Well, here’s my latest rant!
At one time, a plethora of interesting conversations, many of which challenged the narrative of the day or held viewpoints which were often regarded as controversial, was commonplace. These days, seemingly, I hold the impression that many of us are genuinely afraid to express opinions anymore which might harbour one iota of controversy in fear of retribution or being ostracised. Sad, but true.
The so-called morally-charged proponents of ‘accepted’ Facebook behaviour have deemed that posting anything other than that of inert and benign family photos and travelogues or the many number of data-harvesting polls and other not particularly informative posts, like how many words can you think of that starts with the letter F ending with K can you think of, or how many squares can you spot in this ‘eye test’, is not a place for Facebook.

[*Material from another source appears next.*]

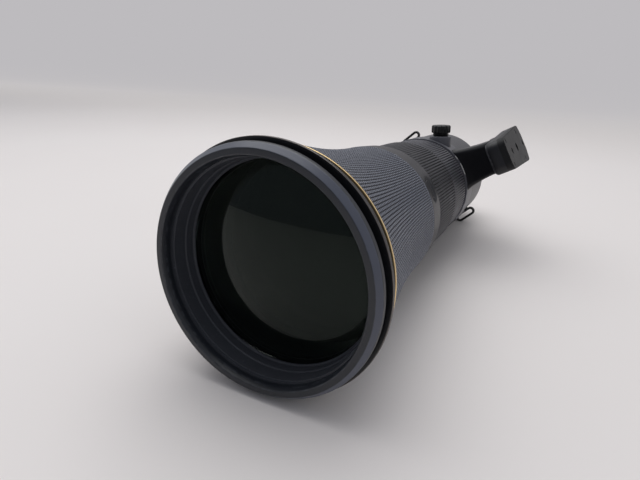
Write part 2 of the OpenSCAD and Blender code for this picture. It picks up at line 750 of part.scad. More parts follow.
// Black rear baffle with the contact block moulded on it
block_in = rear_glass_r - web_t;
contact_span = 76;
contact_margin = 8;
module rear_baffle() color("black") {
    turned([
        [rear_glass_r, y_tail_end - 3 * web_t], [throat_r, y_tail_end - 3 * web_t],
        [throat_r, 0], [block_in + wall, 0], [block_in + wall, -web_t / 2], [rear_glass_r, -web_t]]);
    rotate([0, -top_angle - 180 - contact_span / 2, 0]) rotate([-90, 0, 0]) translate([0, 0, -web_t / 4])
        rotate_extrude(angle = contact_span, $fn = fine)
            translate([block_in + wall / 2, 0]) square([throat_r - block_in - wall, spigot_len - bevel + web_t / 4]);
}

pin_r = 0.7;
module contact_pins() color("gold") for (i = [0 : contact_count - 1])
    around(top_angle + 180 + (i - (contact_count - 1) / 2) * (contact_span - contact_margin) / contact_count)
        translate([block_in + wall, 0, 0]) bar(spigot_len - bevel, spigot_len - bevel / 2, pin_r);

// Black ring that holds the front glass, stepped against stray light
module front_retainer() color("black")
    turned([
        [front_bore_r - bevel, y_seat], [bore_r, y_seat], [bore_r, y_glass], [stop_r, y_glass],
        [stop_r, y_glass - rubber_t], [glass_r - bevel, y_glass - rubber_t],
        [glass_r - bevel, y_seat + 2 * seat_w], [glass_r, y_seat + 2 * seat_w], [glass_r, y_seat + rubber_t],
        [front_bore_r - bevel, y_seat + rubber_t]]);

strong_share = 4.4;
weak_share = 8;
module front_glass() color("lightblue") lens_body(y_glass, y_glass_back, glass_r, strong_share, weak_share);

module glass_cells() color("black") for (k = [[second_step, second_r], [third_step, third_r]])
    turned([
        inner_flare(k[0]), inner_flare(k[0] + 1), [k[1], flare_y(k[0] + 1)], [k[1], flare_y(k[0])]]);

module second_glass() color("lightblue")
    lens_body(flare_y(second_step), flare_y(second_step + 1), second_r, strong_share, weak_share);

module third_glass() color("lightblue")
    lens_body(flare_y(third_step), flare_y(third_step + 1), third_r, weak_share, strong_share);

module focus_cell() color("black") difference() {
    ring(y_focus_cell, y_focus_cell + focus_cell_len, focus_cell_r, focus_glass_r);
    for (a = [0, 180]) around(a) translate([rod_ring_r, 0, 0])
        bar(y_focus_cell - over, y_focus_cell + focus_cell_len + over, rod_r + running);
}

module focus_glass() color("lightblue")
    lens_body(y_focus_cell + web_t / 2, y_focus_cell + focus_cell_len - web_t / 2, focus_glass_r,
        strong_share, weak_share);

module guide_rods() color("silver") for (a = [0, 180]) around(a)
    translate([rod_ring_r, 0, 0]) bar(y_web_front, y_web_back + web_w, rod_r);

module focus_motor() color("dimgray") intersection() {
    ring(y_web_front + web_w, y_web_back, tube_bore_r, focus_cell_r + 2 * gap);
    translate([-3 * web_t / 2, y_web_front, -tube_r]) cube([3 * web_t, y_web_back - y_web_front, 2 * tube_r]);
}

module stab_frame() color("dimgray")
    ring(y_stab_frame, y_stab_frame + stab_frame_t, tube_bore_r - stab_travel - 2 * gap, stab_glass_r + 2 * web_t);

module stab_carrier() color("black")
    ring(y_stab_carrier, y_stab_carrier + stab_carrier_t, stab_glass_r + 3 * web_t, stab_glass_r);

module stab_glass() color("lightblue")
    lens_body(y_stab_carrier, y_stab_carrier + stab_carrier_t, stab_glass_r, strong_share, weak_share);

module rear_glass() color("lightblue")
    lens_body(y_tail_end - 2.5 * web_t, y_tail_end - web_t, rear_glass_r, strong_share, weak_share);

module circuit_board() color("darkgreen") difference() {
    ring(y_board, y_board + board_t, tail_bore_r, drawer_half);
    around(panel_angle) translate([tail_bore_r, y_board + board_t / 2, 0]) cube([4 * board_t, 2 * board_t, panel_w], center = true);
}

module iris_base() color("dimgray") {
    ring(y_iris, y_iris + iris_base_t, tail_bore_r, iris_open_r);
    for (i = [0 : blade_count - 1]) around(360 * i / blade_count) translate([pivot_ring_r, 0, 0])
        bar(y_iris, y_iris_ring - blade_t, pivot_r);
}

// Place of a blade's drive pin in the plane of the iris when the blade has turned by an angle
function pin_place(turn) = [pivot_ring_r + lever * sin(turn), lever * cos(turn)];
function turned_by(p, a) = [p[0] * cos(a) - p[1] * sin(a), p[0] * sin(a) + p[1] * cos(a)];
// The same pin seen from the drive ring, at a share of the ring's turn
function cam_place(share) = turned_by(pin_place(iris_turn * iris_ratio * share), iris_turn * share);

// Plane outline stood up so that its X is radial and its Y runs with the angles
module iris_plane(y0, t) translate([0, y0 + t, 0]) rotate([90, 0, 0]) linear_extrude(height = t) children();

cam_steps = 8;
cam_half = drive_r + gap;
module cam_slot() {
    polygon(concat(
        [for (i = [0 : cam_steps]) cam_place(i / cam_steps) + cam_side(i / cam_steps)],
        [for (i = [cam_steps : -1 : 0]) cam_place(i / cam_steps) - cam_side(i / cam_steps)]));
    for (share = [0, 1]) translate(cam_place(share)) circle(r = cam_half, $fn = small_fine);
}
function cam_side(share) =
    let (d = cam_place(share + 1 / cam_steps) - cam_place(share - 1 / cam_steps))
    cam_half * [-d[1], d[0]] / norm(d);

module iris_ring() color("gray") iris_plane(y_iris_ring, iris_ring_t) difference() {
    circle(r = tail_bore_r - gap, $fn = fine);
    circle(r = iris_open_r + bevel, $fn = fine);
    for (i = [0 : blade_count - 1]) rotate(360 * i / blade_count) cam_slot();
}

module iris_blade(i) color("black") {
    y0 = y_layers + (i - 1) * layer_step;
    around(360 * (i - 1) / blade_count) {
        iris_plane(y0, blade_t) difference() {
            union() {
                blade_outline();
                circle_at([pivot_ring_r, 0], 3 * pivot_r);
                circle_at(pin_place(0), 2 * drive_r);
                polygon([[pivot_ring_r - 2 * drive_r, 0], [pivot_ring_r + 2 * drive_r, 0],
                    pin_place(0) + [2 * drive_r, 0], pin_place(0) - [2 * drive_r, 0]]);
            }
            circle_at([pivot_ring_r, 0], pivot_r + running);
        }
        iris_plane(y0 + blade_t / 2, y_iris_ring + iris_ring_t - y0 - blade_t / 2) circle_at(pin_place(0), drive_r);
    }
}

module circle_at(p, r) translate(p) circle(r = r, $fn = small_fine);

// Crescent that lies round the opening, from the pivot to its tip
blade_points = 12;
function on_circle(r, a) = r * [cos(a), sin(a)];
module blade_outline() polygon(concat(
    [for (k = [0 : blade_points]) on_circle(crescent_in, -crescent_span * k / blade_points)],
    [for (k = [blade_points : -1 : 1])
        on_circle(crescent_out - (crescent_out - crescent_in) / 2 * pow(k / blade_points, 2),
            -crescent_span * k / blade_points)],
    [[pivot_ring_r - pivot_r, -2 * pivot_r], [pivot_ring_r, 0], [crescent_in, 2 * pivot_r]]));

front_ring();
hood_flange();
front_barrel();
gold_ring();
front_grip();
button_ring();
fn_button(0);  // fn_button_1
fn_button(1);  // fn_button_2
fn_button(2);  // fn_button_3
fn_button(3);  // fn_button_4
main_barrel();
focus_ring();
focus_rubber();
control_ring();
control_rubber();
collar_ring();
foot_arm();
foot_plate();
foot_sole();
foot_screws();
lock_knob();
tail_barrel();
strap_lugs();
switch_panel();
slider(0);  // focus_switch
slider(1);  // limit_switch
slider(2);  // steady_switch
set_button();
filter_drawer();
filter_glass();
mount_ring();
mount_screws();
mount_gasket();
rear_baffle();
contact_pins();
front_retainer();
front_glass();
glass_cells();
second_glass();
third_glass();
focus_cell();
focus_glass();
guide_rods();
focus_motor();
stab_frame();
stab_carrier();
stab_glass();
rear_glass();
circuit_board();
iris_base();
iris_ring();
iris_blade(1);  // iris_blade_1
iris_blade(2);  // iris_blade_2
iris_blade(3);  // iris_blade_3
iris_blade(4);  // iris_blade_4
iris_blade(5);  // iris_blade_5
iris_blade(6);  // iris_blade_6
iris_blade(7);  // iris_blade_7
iris_blade(8);  // iris_blade_8
iris_blade(9);  // iris_blade_9
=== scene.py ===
import json
import math
import bmesh
import bpy
import numpy as np
from mathutils import Matrix, Vector


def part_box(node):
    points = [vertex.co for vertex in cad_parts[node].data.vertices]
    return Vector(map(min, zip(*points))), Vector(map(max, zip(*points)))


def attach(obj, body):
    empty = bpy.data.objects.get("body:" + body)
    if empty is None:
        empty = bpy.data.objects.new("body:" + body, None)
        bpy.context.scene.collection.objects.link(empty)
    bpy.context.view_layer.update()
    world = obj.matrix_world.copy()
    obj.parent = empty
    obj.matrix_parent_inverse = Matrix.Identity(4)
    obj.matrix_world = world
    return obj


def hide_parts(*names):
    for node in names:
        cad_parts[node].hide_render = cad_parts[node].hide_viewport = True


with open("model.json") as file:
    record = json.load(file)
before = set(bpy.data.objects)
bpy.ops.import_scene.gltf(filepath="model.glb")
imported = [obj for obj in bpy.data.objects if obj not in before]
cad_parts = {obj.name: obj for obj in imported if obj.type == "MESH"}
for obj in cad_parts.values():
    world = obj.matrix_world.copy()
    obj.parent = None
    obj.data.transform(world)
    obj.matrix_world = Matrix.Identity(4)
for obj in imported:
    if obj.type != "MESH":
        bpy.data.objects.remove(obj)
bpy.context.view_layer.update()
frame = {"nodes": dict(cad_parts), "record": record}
scene = bpy.context.scene

# The camera stands in front of the lens, a little above it and to its right, and looks back
# along the barrel, so that the front glass is large and the foot shows at the upper right.
camera = bpy.data.objects.new("camera", bpy.data.cameras.new("camera"))
scene.collection.objects.link(camera)
camera.data.lens = 27
camera.data.sensor_width = 36
camera.matrix_world = Matrix((
    (0.8845, -0.1786, 0.4311, 0.1480),
    (0.4648, 0.2559, -0.8476, -0.6701),
    (0.0410, 0.9501, 0.3093, 0.1080),
    (0, 0, 0, 1)))
scene.camera = camera
scene.view_settings.view_transform = "Standard"


def tone(red, green, blue):
    """A colour read from a screen, 0 to 255, as the linear colour that a shader takes."""
    share = np.array([red, green, blue]) / 255
    return (*np.where(share > 0.04045, ((share + 0.055) / 1.055) ** 2.4, share / 12.92).tolist(), 1)


# The light is a plain photo studio: a pale room all round and one large soft lamp above and
# behind the lens on its left, as the bright upper edges of the barrel show.
def soft_lamp(name, power, size, place, target):
    """A square lamp of a size in metres at a place, turned to its target."""
    lamp = bpy.data.objects.new(name, bpy.data.lights.new(name, "AREA"))
    lamp.data.energy = power
    lamp.data.size = size
    lamp.location = place
    lamp.rotation_euler = (Vector(target) - Vector(place)).to_track_quat("-Z", "Y").to_euler()
    scene.collection.objects.link(lamp)


soft_lamp("top_lamp", 15, 1.7, (-0.35, -0.05, 1.6), (0, -0.25, 0))


def join_numbers(operation, swapped=False):
    """The method of Amount that joins it to another number with one Math node."""
    def joined(self, other):
        pair = (other, self) if swapped else (self, other)
        return self.finish.node("ShaderNodeMath", {"operation": operation}, dict(enumerate(pair)))
    return joined


class Amount:
    """A socket of a material that varies over the surface, for use in plain arithmetic."""
    __add__ = __radd__ = join_numbers("ADD")
    __mul__ = __rmul__ = join_numbers("MULTIPLY")
    __sub__ = join_numbers("SUBTRACT")
    __rsub__ = join_numbers("SUBTRACT", swapped=True)
    __pow__ = join_numbers("POWER")

    def __init__(self, finish, socket):
        self.finish = finish
        self.socket = socket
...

And what about all the ‘stories’ which self-destruct, spawned from the brainchild of the creator of Snapchat? Does anyone actually read them? And TikTok videos? Considering that I usually read posts whilst on the train or in an environment not conducive to sound, I seriously wonder who these videos are targeted to. Anyone who watches a video on their smartphone on public transportation without headphones in earshot will most certainly get my attention. I tend not to be very tolerant on those who, with selfish propensity, insist that others need to listen to their veritable crap. Most are not, in all honesty; however, many are not so willing to take a stand but rather, to keep silent along with a mustn’t grumble mentality.
So, what does my Facebook feed look like these days?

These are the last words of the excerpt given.